Issuance of quo warranto improper.

- Trial court erred in granting a citizen a writ of quo warranto revoking county board of equalization (BOE) members' appointments because although BOE members were public officers subject to quo warranto, the citizen's petition for a writ of quo warranto was subject to dismissal when the citizen did not seek leave of court prior to filing the complaint; although the trial court purported to award, in the alternative, a permanent injunction prohibiting the members from serving on the BOE until they were statutorily qualified, such relief was improper as an alternative to the writ of quo warranto. Everetteze v. Clark, 286 Ga. 11, 685 S.E.2d 72 (2009).

Leave of court must be granted to seek writ of quo warranto.

- Former city attorney followed correct procedure to obtain a writ of quo warranto by filing an application for leave of court to file an information in the nature of a quo warranto, and the trial court issued a rule nisi granting leave to file the petition; the order granting leave was not improper because the order was signed by the clerk of court, because under O.C.G.A. § 15-6-61(a)(3), the clerk was authorized to sign orders at the direction of a superior court judge. Jones v. Boone, 297 Ga. 437, 774 S.E.2d 668 (2015).

Judge's petition for a writ of quo warranto challenging the qualifications of members of the Judicial Qualifications Commission was due to be dismissed because the judge failed to obtain leave of court to file the petition for quo warranto as required by the plain language of the quo warranto statute, O.C.G.A. § 9-6-60. Crawford v. Balli, 355 Ga. App. 297, 844 S.E.2d 236 (2020).
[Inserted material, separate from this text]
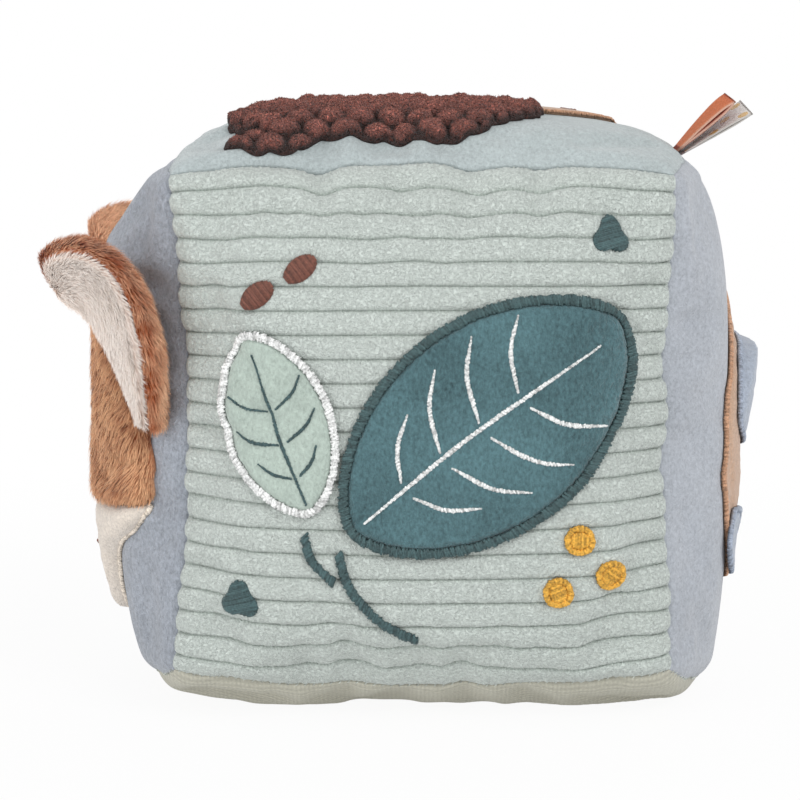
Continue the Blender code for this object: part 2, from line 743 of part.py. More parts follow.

Cited in Dean v. Healy, 66 Ga. 503 (1881); Dorsey v. Ansley, 72 Ga. 460 (1884); Hornady v. Goodman, 167 Ga. 555, 146 S.E. 173 (1928); Overton v. Gandy, 170 Ga. 562, 153 S.E. 520 (1930); Wood v. Arnall, 189 Ga. 362, 6 S.E.2d 722 (1939); Souther v. Butler, 195 Ga. 566, 24 S.E.2d 668 (1943); Huff v. Anderson, 212 Ga. 32, 90 S.E.2d 329 (1955); Marsh v. Clarke County Sch. Dist., 292 Ga. 28, 732 S.E.2d 443 (2012).

RESEARCH REFERENCES

Am. Jur. 2d.

- 65 Am. Jur. 2d, Quo Warranto, § 16 et seq.

21 Am. Jur. Pleading and Practice Forms, Quo Warranto, § 2.

C.J.S.

- 74 C.J.S., Quo Warranto, § 14 et seq.

ALR.

- Teacher as an officer whose right may be tested by quo warranto, 30 A.L.R. 1423.

Quo warranto to test results of primary election, 86 A.L.R. 246.

Quo warranto to test right to serve as grand or petit juror, 91 A.L.R. 1009.

Quo warranto as remedy in field of taxation, 109 A.L.R. 342.

Power of district, county, or prosecuting attorney to bring action of quo warranto, 131 A.L.R. 1207; 153 A.L.R. 899.

Injunction as remedy against removal of public office, 34 A.L.R.2d 554.

Right of private person not claiming office to maintain quo warranto proceedings to test title to or existence of public office, 51 A.L.R.2d 1306.